▶ **Job**:
What is wanted is an exact restatement of the lines from the one with "stone centred over" through the one with "obj.matrix_world = world", both included, and of no other lines.

--- start Entries ---

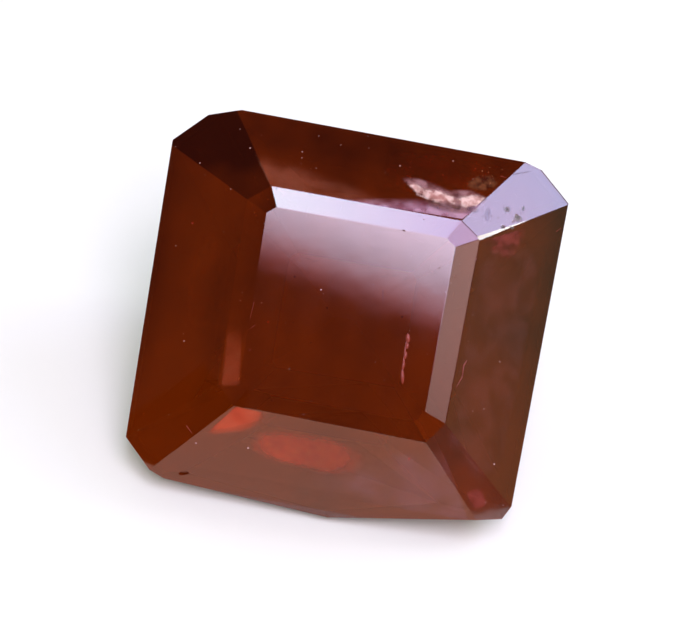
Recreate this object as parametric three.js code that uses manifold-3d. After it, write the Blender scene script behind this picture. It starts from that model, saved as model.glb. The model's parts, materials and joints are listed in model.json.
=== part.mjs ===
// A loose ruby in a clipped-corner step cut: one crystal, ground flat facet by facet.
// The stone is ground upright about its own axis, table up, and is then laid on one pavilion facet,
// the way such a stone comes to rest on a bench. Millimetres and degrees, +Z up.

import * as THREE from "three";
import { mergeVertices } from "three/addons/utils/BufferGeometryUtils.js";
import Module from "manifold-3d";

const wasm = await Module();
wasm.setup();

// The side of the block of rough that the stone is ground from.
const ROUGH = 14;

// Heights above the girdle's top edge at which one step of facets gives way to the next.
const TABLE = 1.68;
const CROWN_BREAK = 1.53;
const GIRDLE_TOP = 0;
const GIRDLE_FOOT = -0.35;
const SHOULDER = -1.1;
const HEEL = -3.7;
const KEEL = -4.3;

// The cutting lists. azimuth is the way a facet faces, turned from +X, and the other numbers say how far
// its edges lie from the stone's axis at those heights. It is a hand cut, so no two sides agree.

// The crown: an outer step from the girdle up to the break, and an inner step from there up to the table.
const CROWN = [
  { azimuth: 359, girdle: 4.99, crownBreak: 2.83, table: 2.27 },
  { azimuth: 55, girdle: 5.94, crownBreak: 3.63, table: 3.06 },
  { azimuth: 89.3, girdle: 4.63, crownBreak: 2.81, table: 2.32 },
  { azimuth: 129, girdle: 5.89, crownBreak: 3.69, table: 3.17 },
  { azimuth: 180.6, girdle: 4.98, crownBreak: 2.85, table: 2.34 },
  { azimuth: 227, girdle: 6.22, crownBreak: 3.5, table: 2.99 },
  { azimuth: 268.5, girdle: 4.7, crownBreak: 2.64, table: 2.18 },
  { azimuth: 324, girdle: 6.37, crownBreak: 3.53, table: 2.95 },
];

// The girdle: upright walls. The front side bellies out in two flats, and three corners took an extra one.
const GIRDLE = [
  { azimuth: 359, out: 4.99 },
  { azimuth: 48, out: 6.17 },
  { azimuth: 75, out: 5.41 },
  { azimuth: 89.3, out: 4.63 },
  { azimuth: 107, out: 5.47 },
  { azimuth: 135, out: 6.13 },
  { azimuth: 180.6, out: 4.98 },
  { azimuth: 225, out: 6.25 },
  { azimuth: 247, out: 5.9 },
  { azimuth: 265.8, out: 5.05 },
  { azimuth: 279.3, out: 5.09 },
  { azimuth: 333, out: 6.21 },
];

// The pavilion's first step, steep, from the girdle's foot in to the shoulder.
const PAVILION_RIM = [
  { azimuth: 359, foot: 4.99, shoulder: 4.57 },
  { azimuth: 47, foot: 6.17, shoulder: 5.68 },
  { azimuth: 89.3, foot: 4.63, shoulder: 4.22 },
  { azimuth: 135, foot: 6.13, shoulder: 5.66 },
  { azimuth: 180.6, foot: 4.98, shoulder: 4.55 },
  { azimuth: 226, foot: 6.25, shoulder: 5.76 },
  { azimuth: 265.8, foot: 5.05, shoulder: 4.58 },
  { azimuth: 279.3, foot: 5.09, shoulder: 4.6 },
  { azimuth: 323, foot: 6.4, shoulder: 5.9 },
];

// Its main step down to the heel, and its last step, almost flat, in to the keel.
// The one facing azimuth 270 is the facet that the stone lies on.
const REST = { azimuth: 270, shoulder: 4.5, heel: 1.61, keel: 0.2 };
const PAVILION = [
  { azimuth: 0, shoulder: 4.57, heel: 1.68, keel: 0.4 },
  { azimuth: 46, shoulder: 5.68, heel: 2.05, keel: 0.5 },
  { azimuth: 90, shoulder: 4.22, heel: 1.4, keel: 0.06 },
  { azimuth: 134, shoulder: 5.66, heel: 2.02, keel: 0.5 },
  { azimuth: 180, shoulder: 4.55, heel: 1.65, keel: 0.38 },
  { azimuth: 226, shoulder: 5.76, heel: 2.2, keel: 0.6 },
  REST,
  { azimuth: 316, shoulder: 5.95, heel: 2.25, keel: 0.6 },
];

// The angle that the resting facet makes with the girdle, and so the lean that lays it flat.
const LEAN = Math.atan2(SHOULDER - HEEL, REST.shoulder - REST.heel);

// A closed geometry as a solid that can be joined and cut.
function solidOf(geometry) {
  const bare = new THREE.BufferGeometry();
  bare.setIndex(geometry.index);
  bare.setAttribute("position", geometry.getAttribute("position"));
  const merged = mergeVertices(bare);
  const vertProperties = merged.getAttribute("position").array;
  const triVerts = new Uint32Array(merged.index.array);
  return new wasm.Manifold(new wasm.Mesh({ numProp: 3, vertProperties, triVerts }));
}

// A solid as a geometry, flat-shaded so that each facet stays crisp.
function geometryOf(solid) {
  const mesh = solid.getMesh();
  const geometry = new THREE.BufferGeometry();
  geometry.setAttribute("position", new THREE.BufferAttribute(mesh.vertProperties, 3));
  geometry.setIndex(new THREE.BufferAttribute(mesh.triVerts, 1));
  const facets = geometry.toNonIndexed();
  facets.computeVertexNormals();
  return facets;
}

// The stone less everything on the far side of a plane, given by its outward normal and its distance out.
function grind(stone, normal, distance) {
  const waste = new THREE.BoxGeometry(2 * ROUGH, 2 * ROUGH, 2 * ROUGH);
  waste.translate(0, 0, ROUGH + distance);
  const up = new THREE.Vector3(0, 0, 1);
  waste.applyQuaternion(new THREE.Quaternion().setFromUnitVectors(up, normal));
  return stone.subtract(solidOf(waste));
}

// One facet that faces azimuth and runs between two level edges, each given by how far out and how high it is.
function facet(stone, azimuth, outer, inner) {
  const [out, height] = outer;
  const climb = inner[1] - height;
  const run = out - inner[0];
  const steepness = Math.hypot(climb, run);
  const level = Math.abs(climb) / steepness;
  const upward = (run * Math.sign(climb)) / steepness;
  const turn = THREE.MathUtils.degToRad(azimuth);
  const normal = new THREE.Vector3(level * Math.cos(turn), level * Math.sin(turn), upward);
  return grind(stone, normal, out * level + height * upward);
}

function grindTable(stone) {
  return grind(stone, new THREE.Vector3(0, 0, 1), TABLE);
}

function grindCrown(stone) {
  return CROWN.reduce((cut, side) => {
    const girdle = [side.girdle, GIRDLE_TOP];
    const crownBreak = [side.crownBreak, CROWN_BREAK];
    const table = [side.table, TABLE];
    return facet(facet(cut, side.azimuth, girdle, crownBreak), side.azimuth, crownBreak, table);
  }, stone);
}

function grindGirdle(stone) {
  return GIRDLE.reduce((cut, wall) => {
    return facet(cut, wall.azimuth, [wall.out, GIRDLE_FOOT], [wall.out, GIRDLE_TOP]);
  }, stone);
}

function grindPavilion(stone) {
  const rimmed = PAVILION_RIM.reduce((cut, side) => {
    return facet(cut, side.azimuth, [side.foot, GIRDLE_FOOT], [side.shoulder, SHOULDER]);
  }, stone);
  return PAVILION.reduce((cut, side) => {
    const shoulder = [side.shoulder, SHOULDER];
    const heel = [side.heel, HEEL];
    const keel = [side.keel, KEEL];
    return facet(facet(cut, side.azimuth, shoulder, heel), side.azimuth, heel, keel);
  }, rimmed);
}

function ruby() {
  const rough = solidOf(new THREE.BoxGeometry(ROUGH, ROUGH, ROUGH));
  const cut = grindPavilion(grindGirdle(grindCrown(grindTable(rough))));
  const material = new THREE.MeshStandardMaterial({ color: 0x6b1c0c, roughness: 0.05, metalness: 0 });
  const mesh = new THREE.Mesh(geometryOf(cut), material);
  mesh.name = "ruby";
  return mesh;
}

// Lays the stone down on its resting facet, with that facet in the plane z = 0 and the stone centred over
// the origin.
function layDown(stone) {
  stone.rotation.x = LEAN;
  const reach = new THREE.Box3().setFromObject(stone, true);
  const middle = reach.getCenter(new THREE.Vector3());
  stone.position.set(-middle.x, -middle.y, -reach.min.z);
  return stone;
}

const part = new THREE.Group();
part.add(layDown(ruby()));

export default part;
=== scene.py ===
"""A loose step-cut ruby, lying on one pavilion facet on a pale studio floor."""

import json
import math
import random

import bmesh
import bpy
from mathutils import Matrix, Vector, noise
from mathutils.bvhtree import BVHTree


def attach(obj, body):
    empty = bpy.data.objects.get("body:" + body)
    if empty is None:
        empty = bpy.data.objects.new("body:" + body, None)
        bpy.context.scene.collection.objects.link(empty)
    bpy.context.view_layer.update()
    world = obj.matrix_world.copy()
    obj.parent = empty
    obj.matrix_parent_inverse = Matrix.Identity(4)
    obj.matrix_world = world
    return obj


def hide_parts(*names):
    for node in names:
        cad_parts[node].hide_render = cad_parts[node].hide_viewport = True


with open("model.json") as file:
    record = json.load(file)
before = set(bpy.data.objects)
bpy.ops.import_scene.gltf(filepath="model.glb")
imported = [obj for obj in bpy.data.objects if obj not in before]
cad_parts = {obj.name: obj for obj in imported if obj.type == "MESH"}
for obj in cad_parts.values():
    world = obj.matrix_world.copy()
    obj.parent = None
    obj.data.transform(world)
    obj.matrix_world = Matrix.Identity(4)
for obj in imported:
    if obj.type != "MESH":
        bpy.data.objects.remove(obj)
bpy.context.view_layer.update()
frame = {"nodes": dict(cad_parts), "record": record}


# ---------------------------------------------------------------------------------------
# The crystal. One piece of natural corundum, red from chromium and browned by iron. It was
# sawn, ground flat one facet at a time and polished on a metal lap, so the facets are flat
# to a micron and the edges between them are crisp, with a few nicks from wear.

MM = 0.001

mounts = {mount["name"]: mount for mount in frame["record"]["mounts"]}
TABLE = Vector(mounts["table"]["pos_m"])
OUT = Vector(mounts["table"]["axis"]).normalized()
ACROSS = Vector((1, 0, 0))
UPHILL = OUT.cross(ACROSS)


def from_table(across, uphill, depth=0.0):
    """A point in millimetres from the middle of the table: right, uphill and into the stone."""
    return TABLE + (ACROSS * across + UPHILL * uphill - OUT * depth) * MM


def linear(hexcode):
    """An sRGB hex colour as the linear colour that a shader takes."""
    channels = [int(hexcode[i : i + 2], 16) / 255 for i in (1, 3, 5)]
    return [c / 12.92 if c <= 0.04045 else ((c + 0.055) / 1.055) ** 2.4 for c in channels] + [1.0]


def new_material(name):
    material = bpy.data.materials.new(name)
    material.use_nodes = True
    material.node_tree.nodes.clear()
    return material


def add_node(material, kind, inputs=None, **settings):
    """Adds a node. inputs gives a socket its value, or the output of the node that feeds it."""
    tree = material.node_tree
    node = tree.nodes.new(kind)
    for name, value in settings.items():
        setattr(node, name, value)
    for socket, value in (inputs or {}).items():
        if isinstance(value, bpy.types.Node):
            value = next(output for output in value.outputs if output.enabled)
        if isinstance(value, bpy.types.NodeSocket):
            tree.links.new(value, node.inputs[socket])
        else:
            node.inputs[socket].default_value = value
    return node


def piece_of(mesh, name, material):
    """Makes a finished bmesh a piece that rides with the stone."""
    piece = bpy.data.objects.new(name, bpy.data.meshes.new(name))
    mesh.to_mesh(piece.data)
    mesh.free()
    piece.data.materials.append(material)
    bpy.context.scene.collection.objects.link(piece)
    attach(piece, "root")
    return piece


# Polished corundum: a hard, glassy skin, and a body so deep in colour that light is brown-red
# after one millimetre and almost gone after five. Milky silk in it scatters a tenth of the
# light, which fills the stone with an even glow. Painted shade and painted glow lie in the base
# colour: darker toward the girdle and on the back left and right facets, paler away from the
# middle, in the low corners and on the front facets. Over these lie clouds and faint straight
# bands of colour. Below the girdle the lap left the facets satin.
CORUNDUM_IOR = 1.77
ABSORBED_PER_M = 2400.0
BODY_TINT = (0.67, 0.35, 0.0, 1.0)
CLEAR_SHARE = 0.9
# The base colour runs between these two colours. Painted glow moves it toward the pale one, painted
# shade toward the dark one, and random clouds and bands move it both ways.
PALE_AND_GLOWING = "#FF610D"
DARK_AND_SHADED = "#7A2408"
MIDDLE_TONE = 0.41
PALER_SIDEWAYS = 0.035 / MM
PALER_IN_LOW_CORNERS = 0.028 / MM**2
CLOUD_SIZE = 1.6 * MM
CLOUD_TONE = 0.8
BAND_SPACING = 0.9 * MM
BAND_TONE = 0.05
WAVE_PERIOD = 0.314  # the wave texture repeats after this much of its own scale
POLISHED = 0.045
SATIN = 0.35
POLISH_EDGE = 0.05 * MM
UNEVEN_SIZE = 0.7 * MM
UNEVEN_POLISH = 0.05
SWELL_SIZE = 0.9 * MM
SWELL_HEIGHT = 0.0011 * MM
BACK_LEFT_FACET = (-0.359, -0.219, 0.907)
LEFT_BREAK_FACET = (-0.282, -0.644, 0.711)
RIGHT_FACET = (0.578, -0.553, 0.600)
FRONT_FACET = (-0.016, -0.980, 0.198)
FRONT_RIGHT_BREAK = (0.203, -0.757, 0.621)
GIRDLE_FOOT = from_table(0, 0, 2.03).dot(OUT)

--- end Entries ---
--- start Entries ---

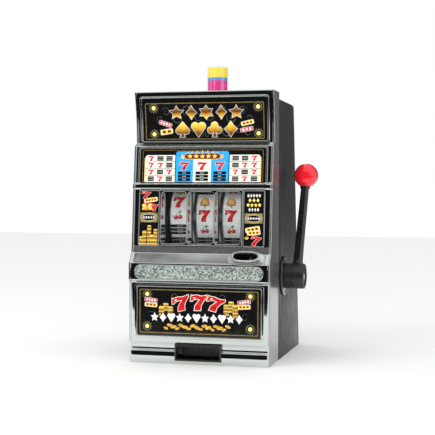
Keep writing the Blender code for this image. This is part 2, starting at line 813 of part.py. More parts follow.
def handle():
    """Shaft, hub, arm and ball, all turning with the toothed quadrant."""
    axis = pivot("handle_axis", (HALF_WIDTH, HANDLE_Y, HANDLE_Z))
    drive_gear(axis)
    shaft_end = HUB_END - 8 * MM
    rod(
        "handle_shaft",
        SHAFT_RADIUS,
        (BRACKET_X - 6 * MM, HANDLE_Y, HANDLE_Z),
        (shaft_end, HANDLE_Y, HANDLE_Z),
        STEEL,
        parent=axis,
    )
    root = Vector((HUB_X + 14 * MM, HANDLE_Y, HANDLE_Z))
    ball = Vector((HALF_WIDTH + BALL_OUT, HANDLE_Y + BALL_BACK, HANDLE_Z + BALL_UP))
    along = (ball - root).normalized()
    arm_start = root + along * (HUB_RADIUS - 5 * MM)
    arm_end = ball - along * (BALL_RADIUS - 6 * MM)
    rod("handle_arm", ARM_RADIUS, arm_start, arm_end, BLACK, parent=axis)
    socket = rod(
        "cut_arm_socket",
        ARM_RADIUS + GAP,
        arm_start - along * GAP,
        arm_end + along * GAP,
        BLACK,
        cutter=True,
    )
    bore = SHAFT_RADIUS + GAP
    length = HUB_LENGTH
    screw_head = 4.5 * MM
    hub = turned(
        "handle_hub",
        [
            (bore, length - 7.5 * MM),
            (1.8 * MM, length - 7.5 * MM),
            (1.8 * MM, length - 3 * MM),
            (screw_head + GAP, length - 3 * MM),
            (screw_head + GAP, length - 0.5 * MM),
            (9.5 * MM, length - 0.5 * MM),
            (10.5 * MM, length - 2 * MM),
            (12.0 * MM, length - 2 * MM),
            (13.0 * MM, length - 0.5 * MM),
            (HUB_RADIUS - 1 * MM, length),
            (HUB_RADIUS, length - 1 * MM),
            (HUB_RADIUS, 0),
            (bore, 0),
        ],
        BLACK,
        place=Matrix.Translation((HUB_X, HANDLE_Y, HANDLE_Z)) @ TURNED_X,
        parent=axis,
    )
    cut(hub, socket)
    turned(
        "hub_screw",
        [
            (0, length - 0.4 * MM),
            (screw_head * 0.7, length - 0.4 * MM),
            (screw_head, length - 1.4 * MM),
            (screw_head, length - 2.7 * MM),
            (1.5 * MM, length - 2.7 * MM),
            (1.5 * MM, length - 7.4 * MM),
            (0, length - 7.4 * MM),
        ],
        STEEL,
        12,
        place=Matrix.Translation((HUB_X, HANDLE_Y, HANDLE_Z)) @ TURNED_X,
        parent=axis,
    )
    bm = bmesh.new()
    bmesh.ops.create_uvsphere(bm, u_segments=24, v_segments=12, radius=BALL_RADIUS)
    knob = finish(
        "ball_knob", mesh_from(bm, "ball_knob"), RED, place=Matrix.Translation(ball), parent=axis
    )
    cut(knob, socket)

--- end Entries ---

▶ **Complete response**:
// Lays the stone down on its resting facet, with that facet in the plane z = 0 and the stone centred over
// the origin.
function layDown(stone) {
  stone.rotation.x = LEAN;
  const reach = new THREE.Box3().setFromObject(stone, true);
  const middle = reach.getCenter(new THREE.Vector3());
  stone.position.set(-middle.x, -middle.y, -reach.min.z);
  return stone;
}

const part = new THREE.Group();
part.add(layDown(ruby()));

export default part;
=== scene.py ===
"""A loose step-cut ruby, lying on one pavilion facet on a pale studio floor."""

import json
import math
import random

import bmesh
import bpy
from mathutils import Matrix, Vector, noise
from mathutils.bvhtree import BVHTree


def attach(obj, body):
    empty = bpy.data.objects.get("body:" + body)
    if empty is None:
        empty = bpy.data.objects.new("body:" + body, None)
        bpy.context.scene.collection.objects.link(empty)
    bpy.context.view_layer.update()
    world = obj.matrix_world.copy()
    obj.parent = empty
    obj.matrix_parent_inverse = Matrix.Identity(4)
    obj.matrix_world = world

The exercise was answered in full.